While C# and C++ are similar in many respects, a number of important differences should be noted:

• C# compiles to an intermediate language. This usually requires a virtual machine of some description. Apart from the size of such intermediate virtual machines, an additional layer can affect the performance of applications. It also requires that the virtual machine be present on all phones you are targeting. C++ compiles directly to native code.
• C# performs automatic memory management, C++ does not. You will need to become familiar with the manual techniques employed within Symbian OS such as the use of the cleanup stack. In contrast, automatic garbage collection has inherent problems particularly if pointers are used within applications.
• In C# there are no header files, all code is written inline. In that respect C# is very similar to Java. C++ has header files declaring classes; Symbian OS has literally thousands of header files within the epoc32\include folder. In practice, the task of determining how to use a specific class is not particularly different in either environment as both support a rich and comprehensive set of objects. Whether you look at header files, source modules or documentation there is a large volume of information to digest.
• C# arrays are naturally bounds checked. Pure C++ arrays are not. While you can clearly implement regular C++ arrays in Symbian OS, this is not usually recommended. Symbian OS contains objects called descriptors that add properties such as bounds checking, for the exact reasons that Java and C# have added within the language itself.

C# and Symbian C++ data types are very similar:

C#	Symbian OS
sbyte	TInt8
short	TInt16
int	TInt32 (TInt)
long	TInt64
byte	TUint8
ushort	TUint16
uint	TUint32 (TUint)
ulong	TUint64
float	TReal32
double	TReal64
char	TChar

In general, the task of porting from C# to Symbian C++ is rather like porting from C# to any other C++ variant.
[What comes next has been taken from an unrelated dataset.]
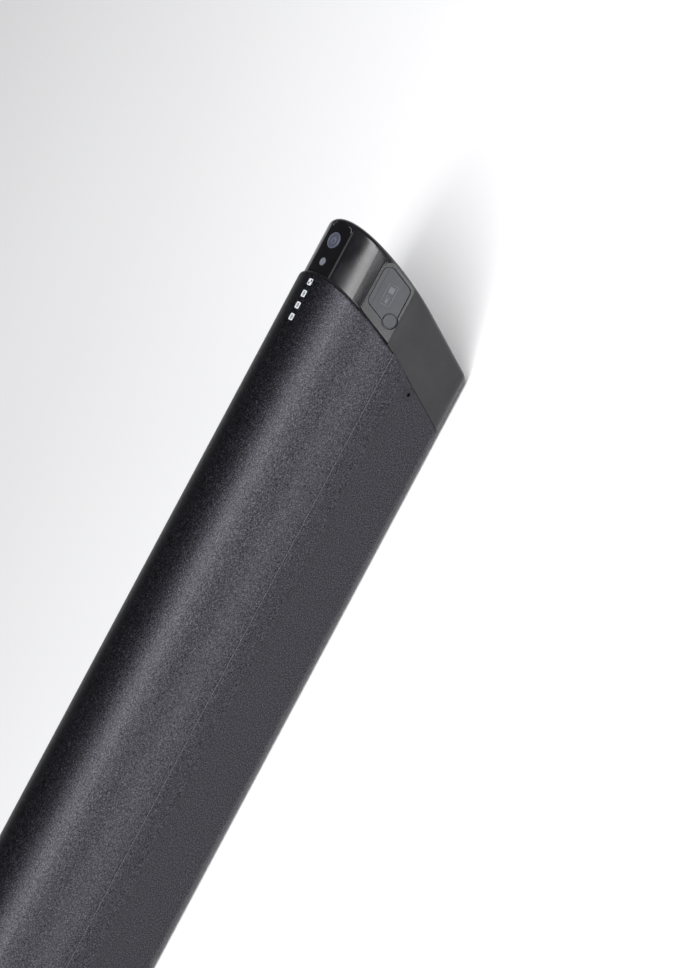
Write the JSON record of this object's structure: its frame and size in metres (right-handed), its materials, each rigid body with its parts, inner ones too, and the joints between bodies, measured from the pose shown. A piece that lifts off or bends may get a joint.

Neither is particularly easy in the sense of being able to re-use any existing code. Most porting projects would really be re-writing the original in a new language.

Application Design

Although Palm OS, Windows Mobile and UIQ 3 are all designed for mobile devices, there are significant differences in the implementation of the UI. You are unlikely to be able to cause much of your Palm OS or Windows Mobile UI code to work on the UIQ 3 platform. However, some of your design work may be re-usable. For example, your application may be organized as a list or summary view with a details view to display data in full. Your application design work can be applied to UIQ 3 applications as they are commonly organized this way.

Application Architecture

Each platform has its own application architecture dictated by the platform vendor.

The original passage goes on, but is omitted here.